Calibration bonus rewards agents whose stated confidence correlates with actual accuracy - high confidence on correct verdicts and low confidence on uncertain ones.

Network detection uses edge coverage: what fraction of ground-truth fraud ring connections did the agent discover via link_accounts?
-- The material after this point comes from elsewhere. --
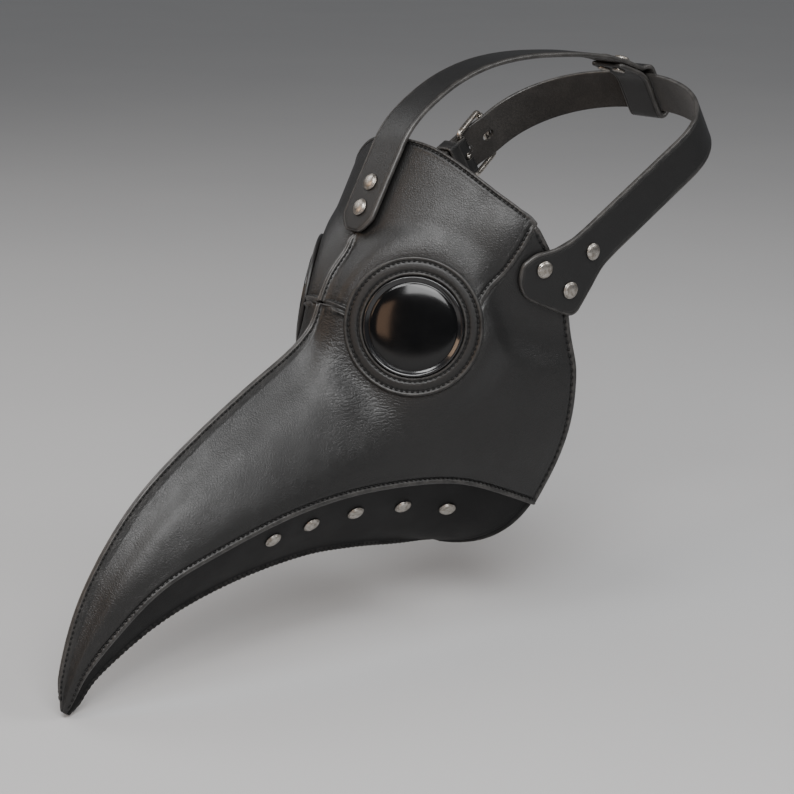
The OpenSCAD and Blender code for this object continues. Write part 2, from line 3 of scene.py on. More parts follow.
import bpy
import numpy as np
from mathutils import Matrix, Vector


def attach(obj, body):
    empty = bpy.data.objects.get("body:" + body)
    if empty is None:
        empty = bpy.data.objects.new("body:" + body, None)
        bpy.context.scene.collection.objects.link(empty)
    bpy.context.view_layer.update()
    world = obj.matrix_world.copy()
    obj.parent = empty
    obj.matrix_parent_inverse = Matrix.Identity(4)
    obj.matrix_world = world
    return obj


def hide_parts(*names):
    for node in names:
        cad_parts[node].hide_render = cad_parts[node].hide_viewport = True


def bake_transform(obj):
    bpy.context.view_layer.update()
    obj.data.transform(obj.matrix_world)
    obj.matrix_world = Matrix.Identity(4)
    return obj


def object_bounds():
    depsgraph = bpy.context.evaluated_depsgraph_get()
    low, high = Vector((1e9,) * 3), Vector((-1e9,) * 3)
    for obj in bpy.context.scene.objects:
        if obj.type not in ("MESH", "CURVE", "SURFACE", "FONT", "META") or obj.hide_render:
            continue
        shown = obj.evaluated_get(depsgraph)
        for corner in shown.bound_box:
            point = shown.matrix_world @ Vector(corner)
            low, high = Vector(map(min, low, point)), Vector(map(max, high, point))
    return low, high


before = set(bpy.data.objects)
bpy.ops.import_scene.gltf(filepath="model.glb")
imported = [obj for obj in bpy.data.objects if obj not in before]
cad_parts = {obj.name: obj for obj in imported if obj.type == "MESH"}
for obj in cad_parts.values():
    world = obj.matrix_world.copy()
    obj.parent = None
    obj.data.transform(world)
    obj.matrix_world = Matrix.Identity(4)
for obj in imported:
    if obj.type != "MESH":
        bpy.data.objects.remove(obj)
cad_low, cad_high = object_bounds()

# Everything below is worked out in millimetres in the CAD frame and scaled at the end.
MM = 0.001

# ---------------------------------------------------------------- sizes shared with the CAD
# Thickness of the body leather and of the straps, and width of the rear strap
LEATHER = 2.6
STRAP = 2.8
REAR_W = 26.0
# Turned-out seams: height, thickness of one side, and half the gap between the two sides
SEAM_H = 4.0
SEAM_T = 1.6
GAP = 0.12
# Eye ring's outer radius, eye hole's radius, rivet cap's radius and height
RING_R = 37.5
HOLE_R = 25.5
CAP_R = 4.8
CAP_H = 2.4
# Where the brow panel starts along the ridge, counted in stations of the guide points
BRIDGE_U = 7.78
# Rear strap: how far out its side runs, the middle of its temple tab, and how steeply it rises
SIDE_X = 78.5
TAB_Y, TAB_Z = 54.0, 25.0
SLOPE = math.radians(30)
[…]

Coverage bonus rewards breadth over depth - agents that review more ads (rather than deep-diving a single one) score higher on Task 3.

Baseline Scores

Generated with seed=42 using meta-llama/Llama-3.1-8B-Instruct. Reproducible via python inference.py.

Task	Score	Steps	Verdicts
Task 1 (Easy)	0.953	10	5/5
Task 2 (Medium)	0.882	23	12/12
Task 3 (Hard)	0.415	35	20/20

The sharp drop on Task 3 reflects the difficulty of cross-ad reasoning under tight budget - the baseline agent investigates and renders verdicts well but struggles to detect coordinated fraud rings.

Project Structure

ad_fraud_env/
+-- __init__.py              # Package exports
+-- client.py                # WebSocket client (extends EnvClient)
+-- models.py                # Action, Observation, State types
+-- inference.py             # Baseline LLM agent with mandatory stdout logging
+-- openenv.yaml             # OpenEnv manifest
+-- pyproject.toml           # Dependencies and package config
+-- Dockerfile               # Multi-stage Docker build
+-- baseline_scores.json     # Cached baseline results
+-- data/
|   +-- ad_generator.py      # Episode generation, task configs, campaign profiles
|   +-- advertiser_profiles.py  # Synthetic advertiser history
|   +-- fraud_patterns.py    # Fraud + legit ad templates (easy/medium/hard)
|   +-- landing_pages.py     # Simulated landing page investigation data
|   +-- network_generator.py # Fraud ring topologies via networkx
+-- graders/
|   +-- base_grader.py       # Shared normalization and reward logic
|   +-- task1_grader.py      # Verdict accuracy only
|   +-- task2_grader.py      # + calibration bonus
|   +-- task3_grader.py      # + network detection + coverage bonus
+-- server/
|   +-- app.py               # FastAPI app with /tasks, /baseline, /grader endpoints
|   +-- environment.py       # Core environment (reset/step/state)
|   +-- investigate_ui.py    # HTML dashboard routes (/investigate, /web redirect)
|   +-- static/
|       +-- investigate_hq.html  # Interactive investigation dashboard
|   +-- requirements.txt     # Server dependencies
|   +-- investigate_ui.py    # HTML dashboard routes (/investigate, /web redirect)
|   +-- static/
|       +-- investigate_hq.html  # Interactive investigation dashboard
+-- tests/
    +-- test_data_generation.py  # Determinism, cross-ref checks, decoy validation
    +-- test_environment.py      # Step logic, state tracking, anti-exploit
    +-- test_graders.py          # Score ranges, calibration, network scoring

API Endpoints

Endpoint	Method	Description
`/health`	GET	Health check
`/schema`	GET	Action/Observation JSON schemas
`/ws`	WS	WebSocket for `step()` / `reset()` / `state()`
`/tasks`	GET	Task list with configs and action schema
`/baseline`	GET	Baseline scores (cached or live)
`/grader`	GET	Last episode's grader result
`/investigate`	GET	HTML investigation dashboard (also `/` redirects here)

License

BSD 3-Clause License